Le premier cercle de protection est donc celui de la famille. C'est la première membrane de protection de l'enfant – dès le projet parental, lorsqu'il y en a un. Cette membrane agit aussi durant toute la grossesse de la mère et, particulièrement, pendant les 1 000 premiers jours, mais bien au-delà évidemment. La famille est le lieu premier et naturel du développement de l'enfant, sur les plans émotionnel, cognitif et physique – le lieu de son épanouissement. C'est une cellule sécurisante pour l'enfant, mais qui peut aussi être un lieu de brutalité et d'exil, lorsqu'il est victime de violences. La famille est aussi parfois le lieu où se reproduisent, chez de jeunes parents, des carences affectives ou éducatives qu'eux-mêmes ont vécues dans leur propre enfance. Ce cercle vicieux, cette spirale reproductive n'est plus supportable. Elle exige que nous adoptions enfin une politique qui permette de repérer plus tôt les fragilités, pour mieux accompagner les parents face à ces difficultés et ainsi renforcer les liens entre parents et enfants.

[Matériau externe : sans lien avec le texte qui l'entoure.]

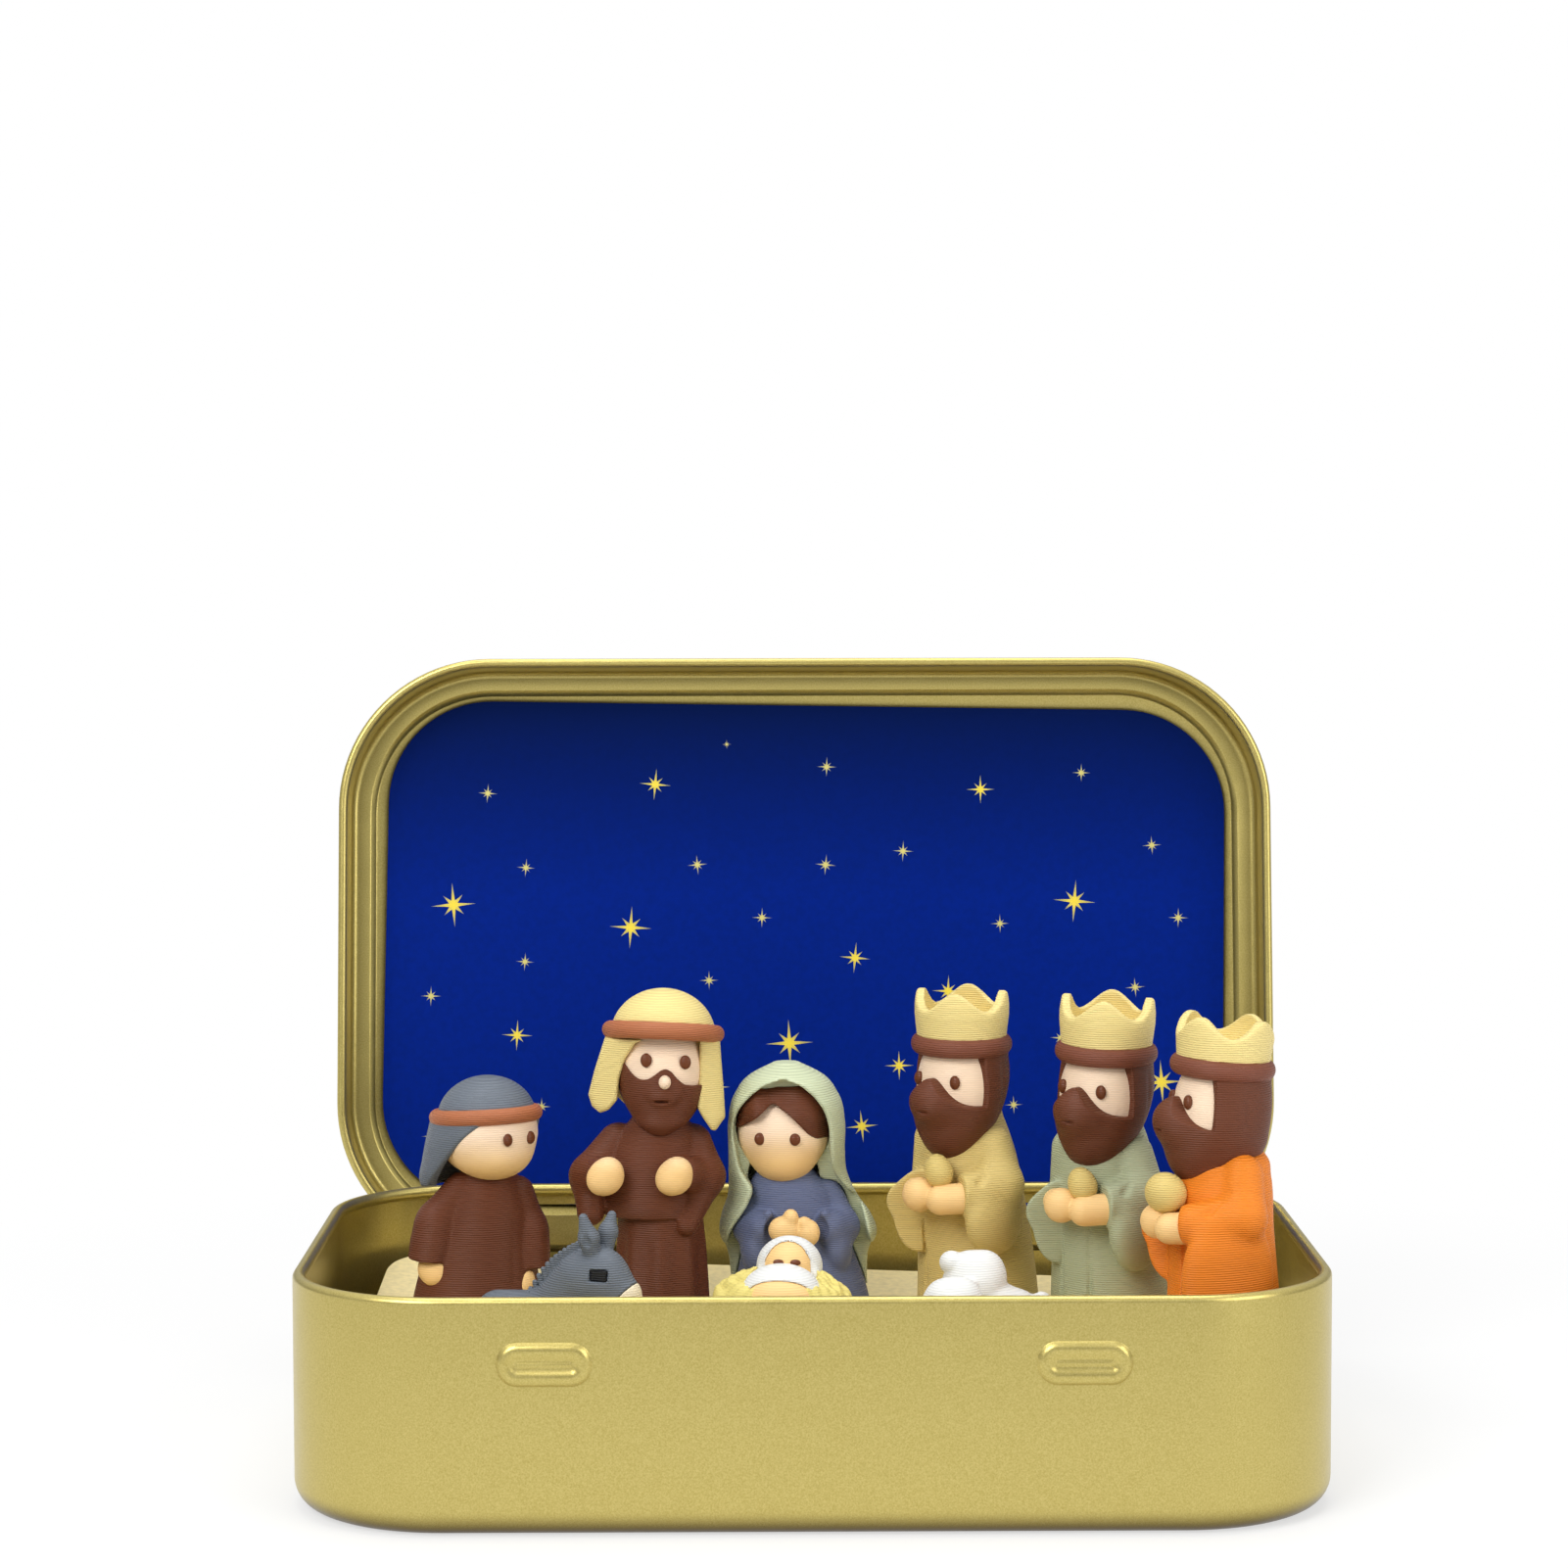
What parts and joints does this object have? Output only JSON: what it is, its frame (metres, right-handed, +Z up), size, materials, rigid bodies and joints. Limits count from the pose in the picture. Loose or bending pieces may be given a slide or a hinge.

Bien qu'investis de l'autorité du même nom, tous les parents ne disposent pas forcément de compétences parentales innées. Mais en chacun peuvent sommeiller des ressources que nous nous devons de chercher à identifier, à stimuler et à étayer au bénéfice de l'enfant. C'est évidemment tout le sens de la politique que nous menons en prévention primaire sur les 1 000 premiers jours de l'enfant : en rendant obligatoire l'entretien prénatal précoce, en créant des parcours pour les couples fragiles, en luttant contre la dépression post-partum ou en investissant dans la psychiatrie périnatale. C'est tout le sens de l'investissement de l'État dans les centres de protection maternelle et infantile (PMI), matérialisé par 100 millions d'euros injectés en trois ans – renforcement que vous allez amplifier encore par l'adoption de l'article 12 de ce texte. C'est tout le sens de notre politique en prévention secondaire, qui passe par la création de centres parentaux, déjà prévus dans la loi de 2016, pour l'accueil des enfants à naître ou de moins de trois mois accompagnés de leurs parents. Nous créons en outre vingt centres supplémentaires via la contractualisation.

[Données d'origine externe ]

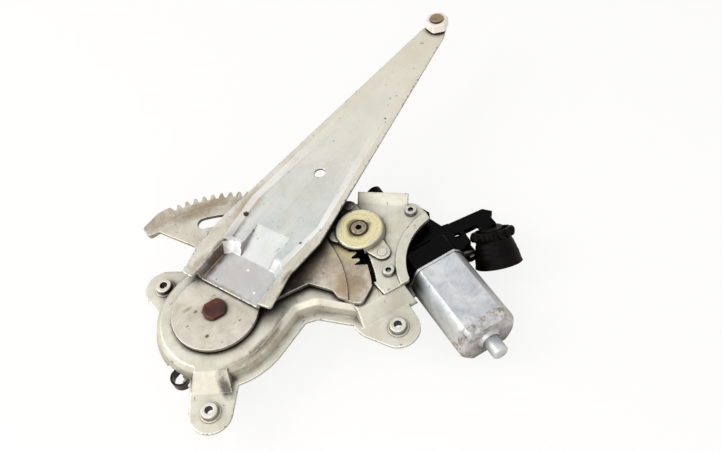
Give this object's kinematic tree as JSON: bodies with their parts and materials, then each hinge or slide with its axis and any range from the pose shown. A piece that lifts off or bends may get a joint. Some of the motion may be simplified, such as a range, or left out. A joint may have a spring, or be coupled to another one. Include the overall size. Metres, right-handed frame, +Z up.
{
  "type": "window regulator",
  "caption": "Single-arm sector-gear window regulator: pressed base plate, toothed sector with tapered lift arm and roller, spring, and a worm-gear motor below.",
  "frame": {"origin": "centre of the lower fixing hole, on the mounting face at the undersides of the ears", "axes": "+Z up from the mounting face through the plate, sector and arm; +X from the pivot to the output pinion; +Y completes the right-handed frame"},
  "size_m": [0.3442, 0.2862, 0.0662],
  "materials": {
    "plate_zinc": "dull zinc plate with road dirt",
    "nut_steel": "zinc plated",
    "sector_steel": "zinc plated, greased at the teeth",
    "arm_zinc": "galvanised with stains",
    "pin_steel": "bare steel, lightly rusted",
    "spring_black": "black oiled spring steel",
    "bracket_steel": "zinc plated under a film of grease",
    "housing_plastic": "glass-filled black nylon",
    "can_steel": "zinc plated, satin",
    "screw_steel": "zinc plated",
    "boot_rubber": "matt black rubber",
    "roller_nylon": "natural nylon",
    "bush_bronze": "oil-filled sintered bronze",
    "wheel_acetal": "natural acetal",
    "copper": "enamelled copper",
    "ferrite": "ground ferrite",
    "lamination": "stacked sheet",
    "carbon": "pressed carbon",
    "phenolic": "brown phenolic board"
  },
  "bodies": {
    "base": {"base_plate": "plate_zinc", "weld_nuts": "nut_steel", "pivot_bush": "bush_bronze", "pinion_bracket": "bracket_steel", "bracket_rivets": "nut_steel", "shaft_bush": "bush_bronze", "gear_housing": "housing_plastic", "cover_gasket": "boot_rubber", "housing_cover": "housing_plastic", "motor_screws": "screw_steel", "motor_can": "can_steel", "can_screws": "screw_steel", "magnets": "ferrite", "armature_bushes": "bush_bronze", "thrust_ball": "screw_steel", "brush_holder": "phenolic", "brushes": "carbon", "connector_boot": "boot_rubber", "connector_housing": "housing_plastic", "terminals": "copper", "balance_spring": "spring_black"},
    "arm": {"sector_gear": "sector_steel", "lift_arm": "arm_zinc", "pivot_pin": "pin_steel", "pivot_ring": "pin_steel", "roller_stud": "pin_steel"},
    "roller": {"tip_roller": "roller_nylon"},
    "output": {"output_shaft": "screw_steel", "pinion": "sector_steel", "worm_wheel": "wheel_acetal", "damper_cushions": "boot_rubber", "drive_plate": "screw_steel"},
    "armature": {"armature_shaft": "screw_steel", "armature_core": "lamination", "windings": "copper", "commutator": "copper"}
  },
  "joints": [
    {"name": "arm_swing", "type": "hinge", "parent": "base", "child": "arm", "pos_m": [0.0355, 0.0635, 0.0145], "axis": [0, 0, 1], "range_deg": [-76, 6], "deforming": ["balance_spring"]},
    {"name": "roller_turn", "type": "hinge", "parent": "arm", "child": "roller", "pos_m": [0.31884, 0.20787, 0.031], "axis": [0, 0, 1], "continuous": true},
    {"name": "output_turn", "type": "hinge", "parent": "base", "child": "output", "pos_m": [0.15588, 0.0635, 0.014], "axis": [0, 0, 1], "range_deg": [-90, 680]},
    {"name": "armature_turn", "type": "hinge", "parent": "base", "child": "armature", "pos_m": [0.18987, 0.0335, -0.008], "axis": [0, 1, 0], "range_deg": [-39500, 39500]}
  ],
  "couplings": [
    {"joint": "output_turn", "follows": "arm_swing", "ratio": -8.7273},
    {"joint": "armature_turn", "follows": "arm_swing", "ratio": -506.18}
  ]
}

C'est tout le sens des amendements à ce texte, défendus par le Gouvernement ou par des parlementaires, qu'ils cherchent à renforcer l'étayage parental, visent le renforcement des mesures d'assistance éducative en milieu ouvert (AEMO), facilitent le prononcé de mesures judiciaires d'aide à la gestion du budget familial ou, encore, renforcent des initiatives comme la médiation familiale.

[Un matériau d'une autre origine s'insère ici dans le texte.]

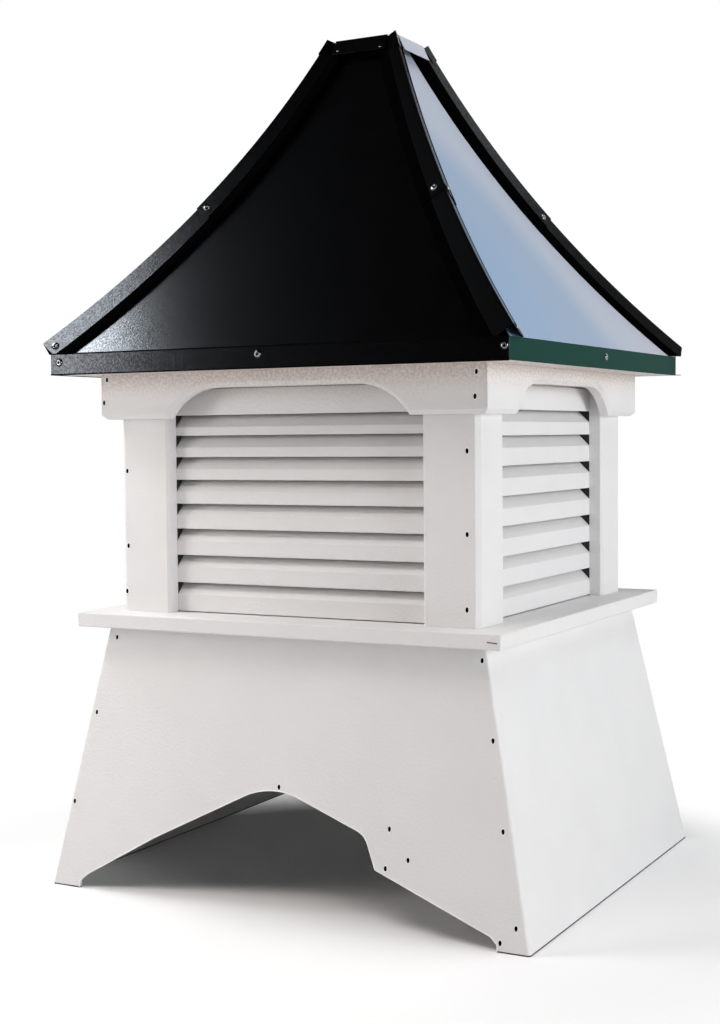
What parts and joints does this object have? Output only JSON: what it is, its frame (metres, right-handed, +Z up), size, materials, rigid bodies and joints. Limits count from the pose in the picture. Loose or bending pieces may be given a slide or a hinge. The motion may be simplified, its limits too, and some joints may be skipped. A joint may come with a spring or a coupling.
{
  "type": "roof cupola",
  "caption": "Square louvred roof cupola with a flared base cut to straddle a roof ridge, an arched frieze and a concave hipped metal roof with raised hip caps",
  "frame": {"origin": "centre of the footprint on the ground", "axes": "Z up; the front, with the ridge saddle and the closer louvres, faces -Y; X runs to the right along the front"},
  "size_m": [0.914, 0.894, 1.524],
  "materials": {
    "white_pvc": "satin white sheet with a fine orange-peel grain",
    "black_metal": "black powder coat, semi-gloss, fine texture",
    "pale_blue_metal": null,
    "green_metal": null,
    "dark_frame": "dark, dull"
  },
  "bodies": {
    "root": {"base_front": "white_pvc", "base_back": "white_pvc", "base_left": "white_pvc", "base_right": "white_pvc", "sill_board": "white_pvc", "post_front_left": "white_pvc", "post_front_right": "white_pvc", "post_back_left": "white_pvc", "post_back_right": "white_pvc", "louvre_slats_front": "white_pvc", "louvre_slats_back": "white_pvc", "louvre_slats_left": "white_pvc", "louvre_slats_right": "white_pvc", "louvre_stiles_front": "dark_frame", "louvre_stiles_back": "dark_frame", "louvre_stiles_left": "dark_frame", "louvre_stiles_right": "dark_frame", "frieze_front": "white_pvc", "frieze_back": "white_pvc", "frieze_left": "white_pvc", "frieze_right": "white_pvc", "soffit": "white_pvc", "fascia_front": "black_metal", "fascia_back": "black_metal", "fascia_left": "black_metal", "fascia_right": "green_metal", "roof_panel_front": "black_metal", "roof_panel_back": "black_metal", "roof_panel_left": "black_metal", "roof_panel_right": "pale_blue_metal", "hip_cap_lower_front_left": "black_metal", "hip_cap_lower_front_right": "black_metal", "hip_cap_lower_back_left": "black_metal", "hip_cap_lower_back_right": "black_metal", "hip_cap_upper_front_left": "black_metal", "hip_cap_upper_front_right": "black_metal", "hip_cap_upper_back_left": "black_metal", "hip_cap_upper_back_right": "black_metal", "crown_front": "black_metal", "crown_back": "black_metal", "crown_left": "black_metal", "crown_right": "pale_blue_metal", "crown_corners": "black_metal", "top_plate": "black_metal"}
  },
  "joints": []
}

Il n'est pas question de revenir à une vision trop familialiste ou parentaliste de la protection de l'enfance. L'intérêt supérieur de l'enfant est la boussole unique qui guide chacun de nos pas, chacune de nos décisions, de façon responsable. Et notre main de législateur, de juge, de travailleur social, de personnel de santé, ne doit pas trembler lorsque la sécurité de l'enfant est en danger. Mais il n'est pas de protection efficace sans prévention, et nous devons tout faire pour repérer précocement, pour accompagner intensivement, pour éviter que ne se dégradent les situations. Dans un monde idéal, la protection institutionnelle de l'enfance n'existerait pas.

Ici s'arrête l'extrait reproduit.